When we think of privilege do, we ever think of being “pretty?” Is there a privilege to having the standards that society has proclaimed “pretty?” 

I asked a few of my friends what they thought, and to my surprise they said no. They do not believe that women who are more attractive have an advantage. This surprised me because. I see a lot of envy and hate over appearance and a constant need to outdo or be better than one another. I’m not dragging these women. I understand the motivations, feelings, and reasons.

I’ve recently watched numerous videos of women who have been burned, had acid thrown on them, and who have been disfigured.   They all said the same thing. Every woman said that society was cruel to her because she did not seem to fit in to the standard that society thought was attractive.  In one video I watched a man say that he attacked women with acid because he knew that it would ruin their souls because women value their faces so much, that it burns them deep into their souls. 

I had to sit and think about it for a while.  The idea of hurting someone physically because they know that the physical is deeply connected to the mental means that our mind body and spirit are connected. What harms one harms all.

I don’t think that there is anything wrong with wanting to change how you look on the outside. I change my hair almost every week. I like the idea of expressing my inner feelings on the outside. I feel like showing my style helps to show my personality. I think the problem becomes when we feel that a person who does not fit into our perception of what they should convey on the outside causes us to be cruel. 

So… are we supposed to feel bad for looking a certain way when it’s not our fault?

Absolutely not. I like my appearance because I look like my father’s mother. When I look in the mirror, I am reminded of my family traits. I think now that I’m an adult I also like my appearance because it took me a long time to learn how to like it. It shows my growth in accepting myself.
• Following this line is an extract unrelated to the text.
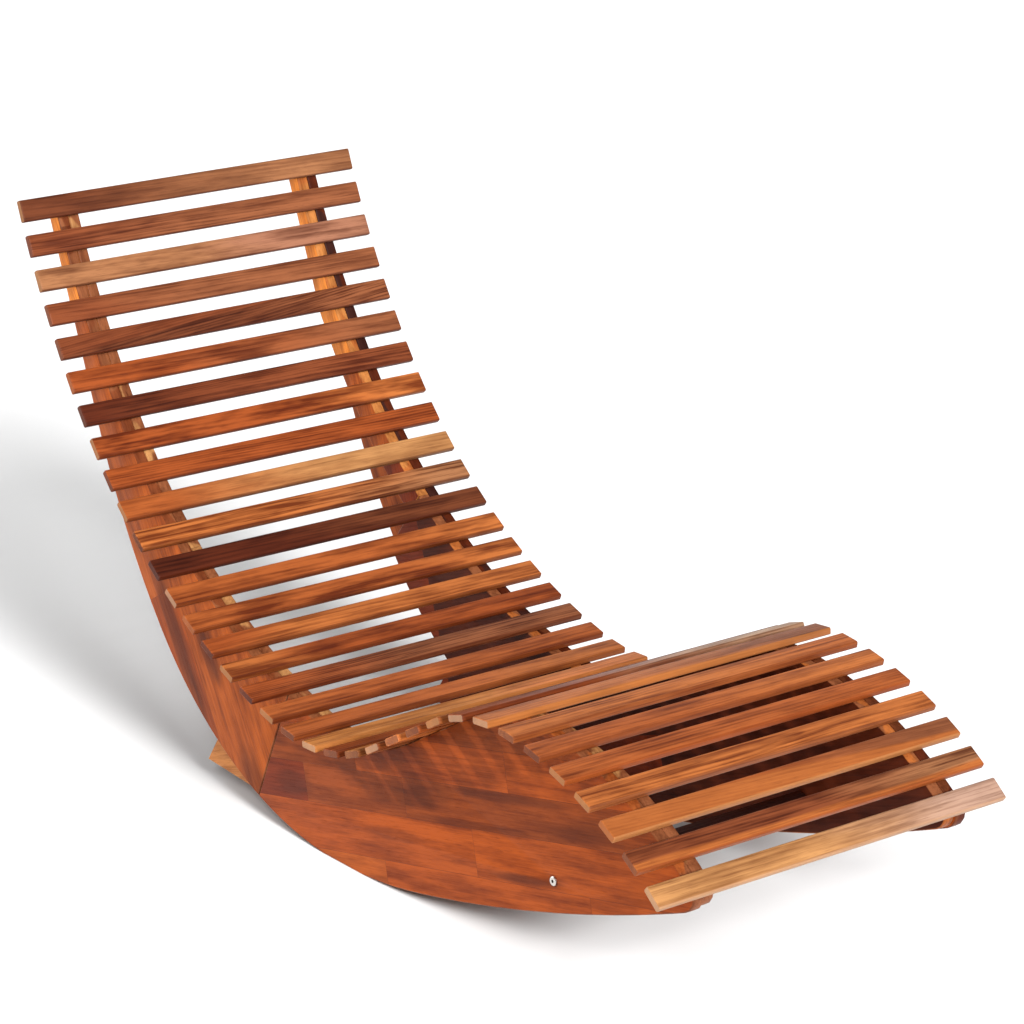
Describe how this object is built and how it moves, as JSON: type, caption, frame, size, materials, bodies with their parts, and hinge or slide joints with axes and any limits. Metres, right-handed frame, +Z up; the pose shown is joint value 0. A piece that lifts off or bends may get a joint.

What I can do (and what any other privileged group should take the time to do) is use any social advantage that I can to help another who many not as easily be heard.

The moral of the story is if your outer appearance gives you an advantage in society that’s OK, but don’t let your advantage only be an advantage to you. Think of those who are not so easily heard, accepted, or seen.  Don’t be cruel to people, and don’t sit in silence while other people are cruel to people. Let them know we are friends, and that they can sit with us!